Problem to work on —
Reproduce precisely the lines between the start of the data below and the line with "both shells, in", both included.
★ ★ ★ ★ ★
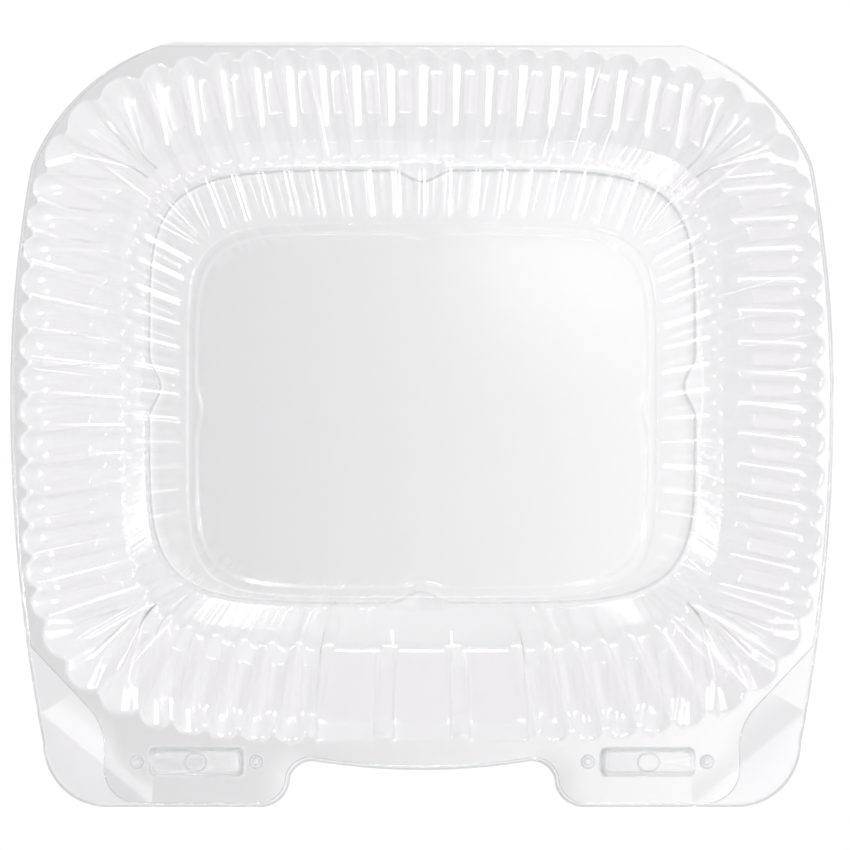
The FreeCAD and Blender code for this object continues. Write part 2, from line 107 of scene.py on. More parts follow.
class PackSizes(bpy.types.PropertyGroup):
    """Sizes of both shells, in metres."""

    wall: length("Sheet", "Thickness of the formed sheet", 0.4 * MM)
    rim_half_width: length("Rim half width", "Middle of the pack to the flute crests at the side", 114.5 * MM)
    rim_half_depth: length("Rim half depth", "Middle of the rim to the flute crests at the back", 99.2 * MM)
    rim_centre: length("Rim centre", "Place of the rim's centre from front to back", 8.2 * MM)
    tray_flange: length("Tray flange", "Height of the top of the tray's flange", LID_LOW.z - 0.3 * MM)
    lid_flange: length("Lid flange", "Height of the underside of the lid's flange", LID_LOW.z)
    lid_top: length("Lid top", "Height of the stacking ring", LID_HIGH.z)
    rim_flutes: length("Rim flute depth", "Height of a flute over its valleys at the flange", 2.4 * MM)
    brow_flutes: length("Brow flute depth", "The same where the lid wall leans in", 2.2 * MM)
    ledge_flutes: length("Ledge flute depth", "The same at the tray's ledge", 1.8 * MM)
    lower_flutes: length("Lower flute depth", "The same on the lower tray wall", 2.1 * MM)
    lid_flute_end: length("Lid flute end", "How far the lid's valleys stop short of a flute's end", 8.5 * MM)
    tray_flute_end: length("Tray flute end", "The same on the lower tray wall", 3.4 * MM)
    notch: length("Ring notch", "Inward step of the stacking ring half way along a side", 3.0 * MM)
    floor_notch: length("Floor notch", "The same step on the floor panel", 1.5 * MM)
    notch_half_length: length("Notch half length", "Half the length of that step", 8.5 * MM)
    hinge_half_length: length("Fold half length", "Half the length of the folding edge", 75.0 * MM)
    hinge_set_back: length("Fold set back", "Folding line to the flange edges", 0.9 * MM)
    valley: share("Valley", "Part of the flute pitch that is valley", 0.14)
    narrowing: share("Narrowing", "How much narrower the lid flutes are above the brow", 0.3)
    back_flutes: count("Back flutes", "Flutes along the back", 17)
    side_flutes: count("Side flutes", "Flutes along each side", 14)
    corner_flutes: count("Corner flutes", "Flutes round each corner", 3)
    front_flutes: count("Front flutes", "Flutes on each side of the front panels", 5)
    front_panels: count("Front panels", "Wide panels in the middle of the front", 3)


class PackFinish(bpy.types.PropertyGroup):
    """Colours and gloss of the clear sheet and of the stage."""

    clear_tint: colour("Clear tint", "What the sheet lets through face on", (0.984, 0.985, 0.985))
    # Tray tint: partly the sheet's own grey cast, partly painted shade for the shade under the pack that the shells
    # do not cast
    tray_tint_and_shade: colour("Tray tint", "The same for the tray, which has a cool grey cast", (0.926, 0.93, 0.931))
    # Cut edge grey: painted shade, drawn as dark lines on the cut edge and on steep catch and ring walls
    cut_edge_and_wall_shade: colour("Cut edge", "What the sheet lets through along its cut edge", (0.8, 0.82, 0.82))
    # Glancing tint: partly the longer path through the sheet, partly painted shade for the darker surroundings that
    # a steep wall shows
    glancing_tint_and_shade: colour("Edge tint", "What the sheet lets through at a glancing angle", (0.72, 0.735, 0.735))
    roughness: share("Roughness", "Roughness of the sheet's surface", 0.16)
    floor_colour: colour("Floor", "Colour of the floor", (0.82, 0.82, 0.82))


def sizes():
    return bpy.context.scene.pack_sizes


def finish():
    return bpy.context.scene.pack_finish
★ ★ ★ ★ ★
Solved problem —
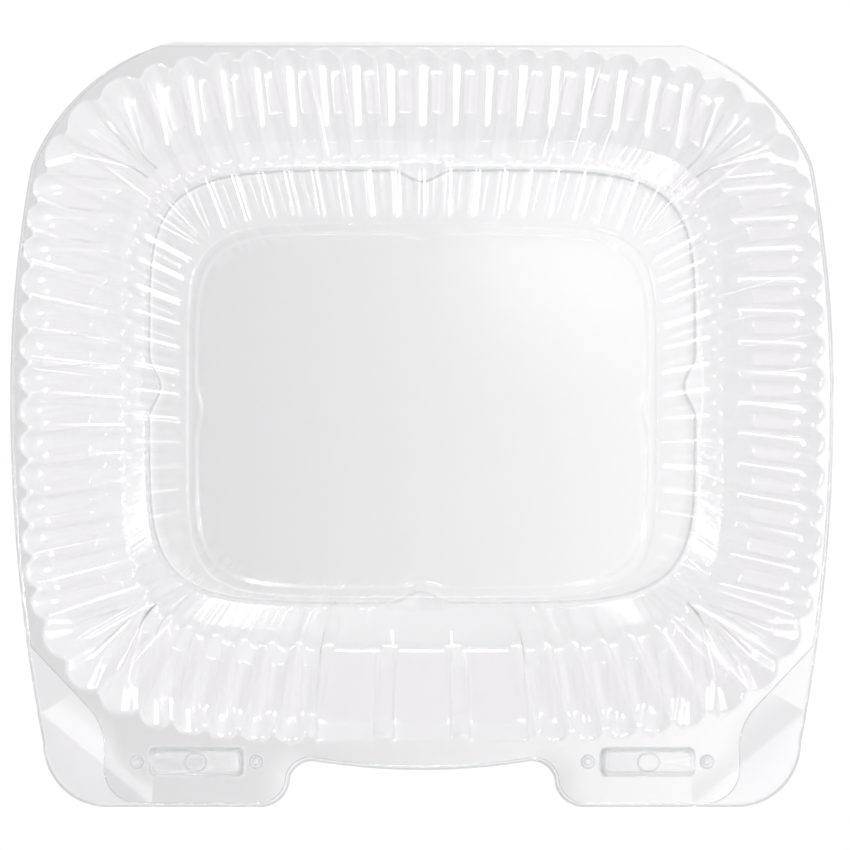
The FreeCAD and Blender code for this object continues. Write part 2, from line 107 of scene.py on. More parts follow.
class PackSizes(bpy.types.PropertyGroup):
    """Sizes of both shells, in metres."""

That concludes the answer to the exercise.